Today after me lying and saying I had spoken to other men who had been to the 'VIP' lounge at the strip club he'd waste up to 6k a night, he finally confessed to having sex with them. Now, if I factor in all the times he went over the years, the fact he said he changed, and wanted to have a child, the fact I miscarried and the first place he went to, was there. The fact I found out he was there on our wedding anniversary, after my birthday, before and after our vacations, all the time. I am done with this. I am no longer afraid of pulling the plug on this terminally ill thing we call a 'marriage.'

I can't live looking over my shoulder and checking up on him, whether its statements, phone, etc. Its maddening and it's over. I hope other people move on. There is no hope for this situation.


----------



## themagicalbeing2013 (Mar 19, 2013)

Good for you... This is maybe the best thing to do... Good Luck


----------



## Thound (Jan 20, 2013)

Awesome!!! You are doing the right thing.


----------



## LoveMouse (Apr 22, 2012)

Do you know the meaning of "insanity"?
Making the same mistake over and over, and getting the same result.
Good for you!! You have taken the first step in recovery!!  \
Mouse


----------



## Openminded (Feb 21, 2013)

It's not easy to do but you will discover it's definitely worth it.


----------



## Pepper123 (Nov 27, 2012)

He does not deserve you... Bravo.


----------



## ItsGonnabeAlright (Nov 19, 2012)

Thanks guys!
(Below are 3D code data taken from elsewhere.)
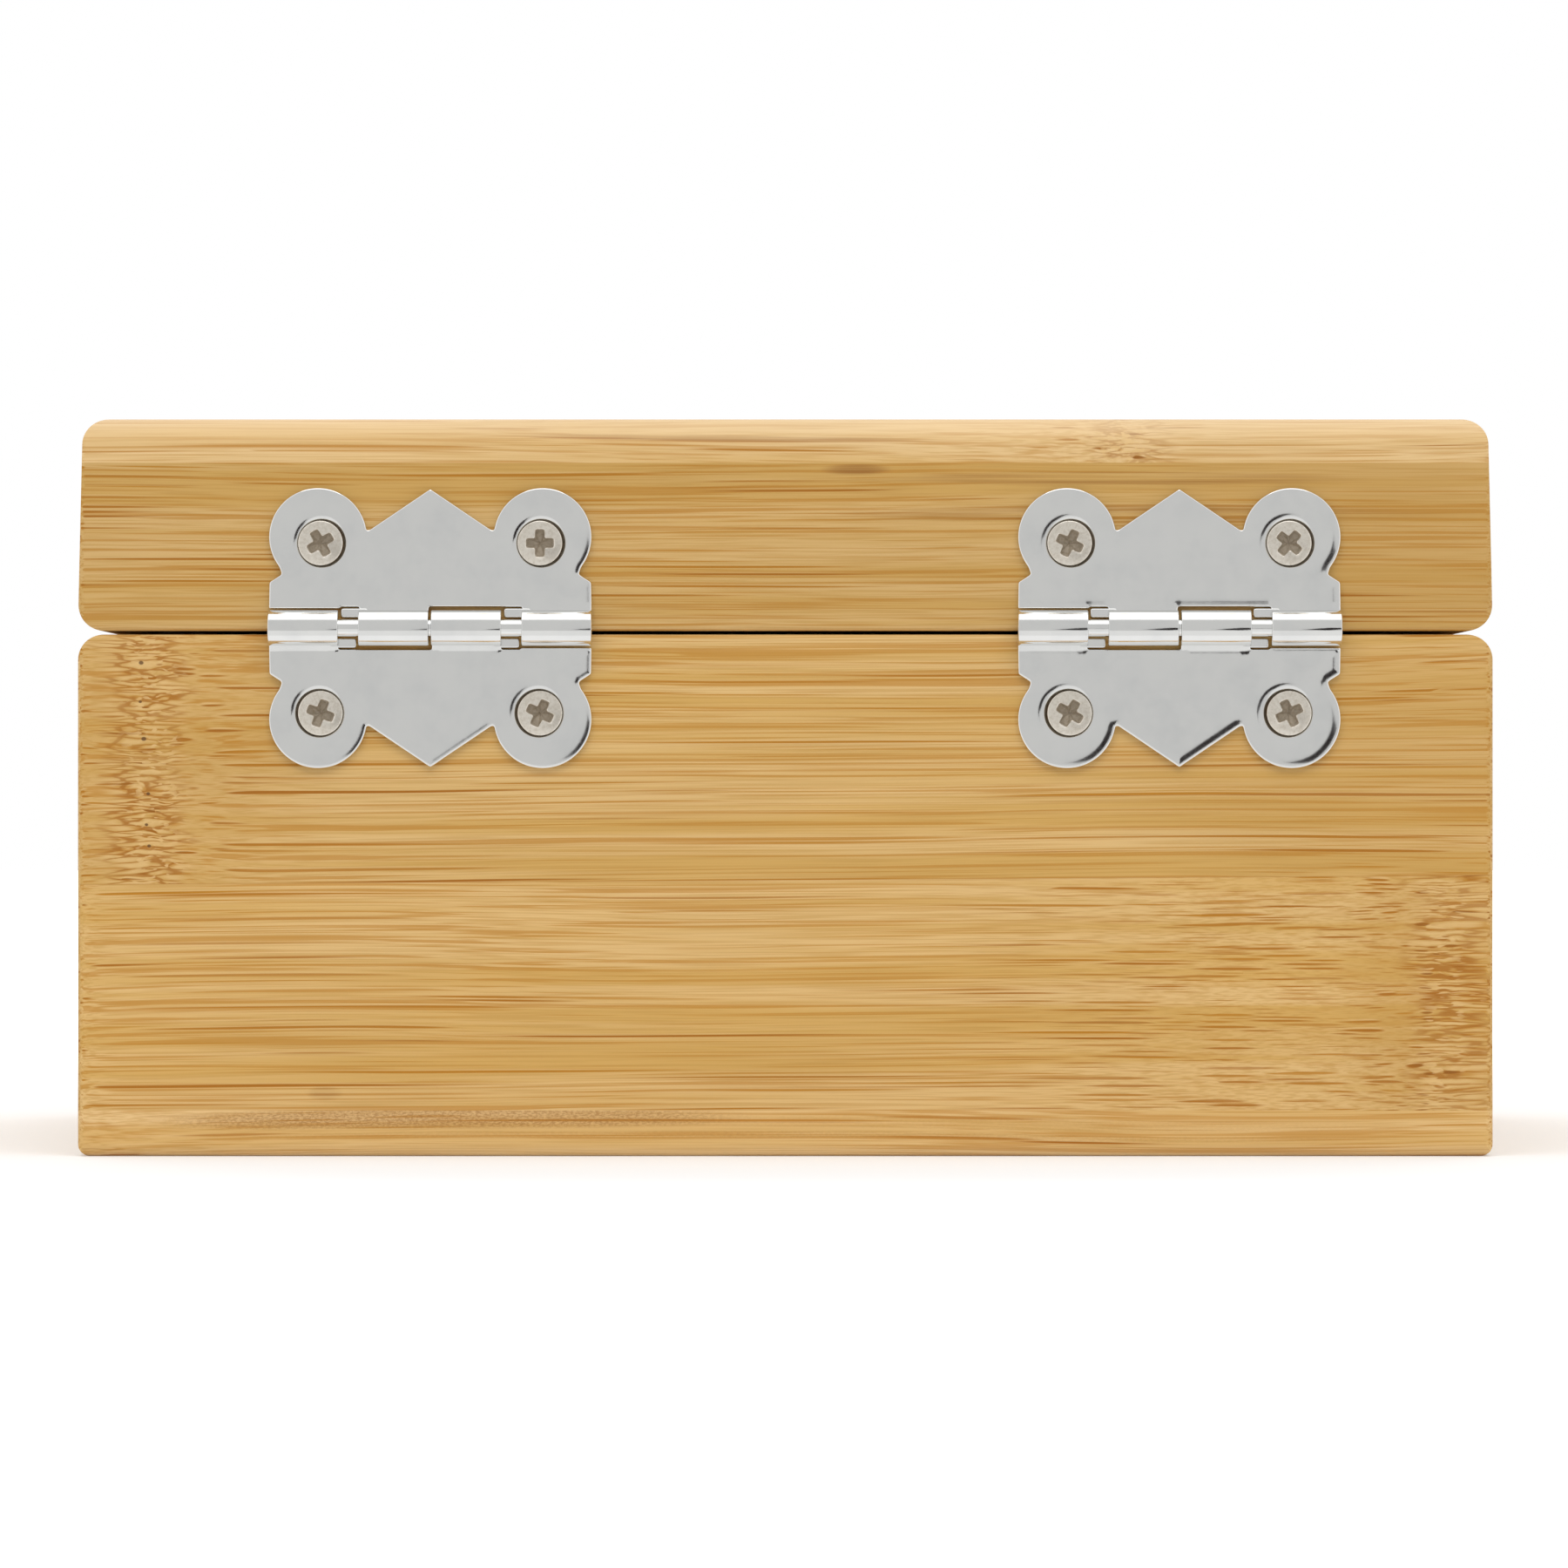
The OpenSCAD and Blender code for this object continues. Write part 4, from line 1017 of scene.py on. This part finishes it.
class TEABOX_OT_screws(Operator):
    """Make the countersunk screws of the hinges, the hasp and the keeper with their cross recesses"""
    bl_idname = "teabox.screws"
    bl_label = "Screws"

    def execute(self, context):
        look = in_millimetres(context.scene.teabox_hinge)
        material = nickel("screw_nickel", context.scene.teabox_metal)

        def screws(name, centres, angles, head_d, shank_d, length, place, body):
            shell = Shell()
            for centre, angle in zip(centres, angles):
                screw_surface(shell, centre, math.radians(angle), head_d, shank_d, length, look.screw_proud)
            piece = shell.piece(f"{name}_cross_screws", place, material)
            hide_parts(f"{name}_screws")
            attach(piece, body)

        across, up = screw_place(look)
        centres = ((-across, up), (across, up))
        turns = {"left_hinge": ((25, 60), (65, 50)), "right_hinge": ((65, 70), (30, 0))}
        for hinge, (lower, upper) in turns.items():
            for half, body, angles in (("lower", "box", lower), ("upper", "lid", upper)):
                screws(f"{hinge}_{half}", centres, angles, look.screw_d, look.screw_shank_d, look.screw_l,
                       hinge_frame(hinge, half == "lower"), body)
        for name, body, angles in (("hasp_plate", "lid", (20, 55)), ("keeper", "box", (70, 15))):
            low, high = (np.array(corner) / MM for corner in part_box(f"{name}_screws"))
            head, up = high[Z] - low[Z], (low[Z] + high[Z]) / 2
            centres = ((low[X] + head / 2, up), (high[X] - head / 2, up))
            screws(name, centres, angles, head, look.small_shank_d, look.small_l, hasp_frame, body)
        return {"FINISHED"}


class TEABOX_OT_hasp(Operator):
    """Plate the hasp's plate, pin and tongue and the keeper"""
    bl_idname = "teabox.hasp"
    bl_label = "Hasp and keeper"

    def execute(self, context):
        look = in_millimetres(context.scene.teabox_metal)
        plates = ["hasp_plate", "hasp_tongue", "keeper"]
        dress(plates + ["hasp_pin"], plating("hasp_plating", look))
        soften(plates, look.rim)
        return {"FINISHED"}


OPERATORS = (TEABOX_OT_boards, TEABOX_OT_dividers, TEABOX_OT_lid, TEABOX_OT_hinges, TEABOX_OT_screws,
             TEABOX_OT_hasp, TEABOX_OT_stage)
GROUPS = {"teabox_bamboo": BambooLook, "teabox_metal": MetalLook, "teabox_hinge": HingeSizes,
          "teabox_studio": StudioLook}


class TEABOX_PT_panel(Panel):
    """Steps and values of the tea bag box"""
    bl_idname = "TEABOX_PT_panel"
    bl_label = "Tea box"
    bl_space_type = "VIEW_3D"
    bl_region_type = "UI"
    bl_category = "Tea box"

    def draw(self, context):
        for operator in OPERATORS:
            self.layout.operator(operator.bl_idname)
        for group, kind in GROUPS.items():
            box = self.layout.box()
            for name in kind.__annotations__:
                box.prop(getattr(context.scene, group), name)


def register():
    for kind in (*GROUPS.values(), *OPERATORS, TEABOX_PT_panel):
        bpy.utils.register_class(kind)
    for name, kind in GROUPS.items():
        setattr(bpy.types.Scene, name, PointerProperty(type=kind))


def unregister():
    for name in GROUPS:
        delattr(bpy.types.Scene, name)
    for kind in (TEABOX_PT_panel, *reversed(OPERATORS), *reversed(GROUPS.values())):
        bpy.utils.unregister_class(kind)


def main():
    register()
    for operator in OPERATORS:
        category, step = operator.bl_idname.split(".")
        getattr(getattr(bpy.ops, category), step)()


if __name__ == "__main__":
    main()
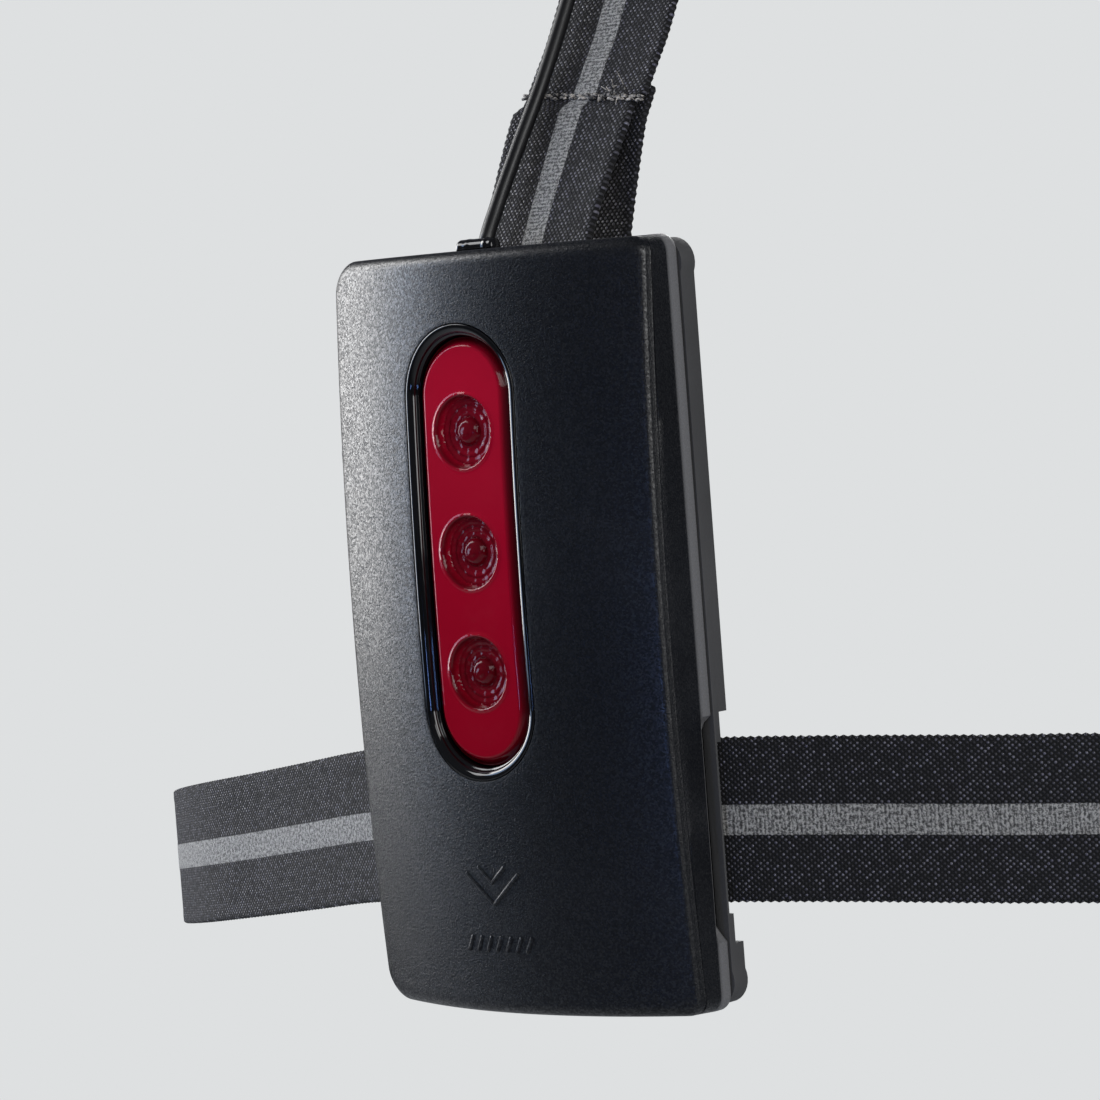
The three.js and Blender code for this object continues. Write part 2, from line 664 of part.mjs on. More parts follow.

I just filed for divorce a little while ago. Hope it doesn't end up costing an arm and a leg here in NY. They say it might take a long time, as there are apparently only 5 divorce judges in our entire county, lol. Anyways, Of course there are some uncertainties, where will I live?, it is going to work out?, etc etc. but at the moment all I can say is, Whatever and woo hoo.


----------



## ItsGonnabeAlright (Nov 19, 2012)

And btw, thanks for all the wonderful advice I've gotten since joining this site, I see I'm not the only one in a crappy situation that goes back and forth.


----------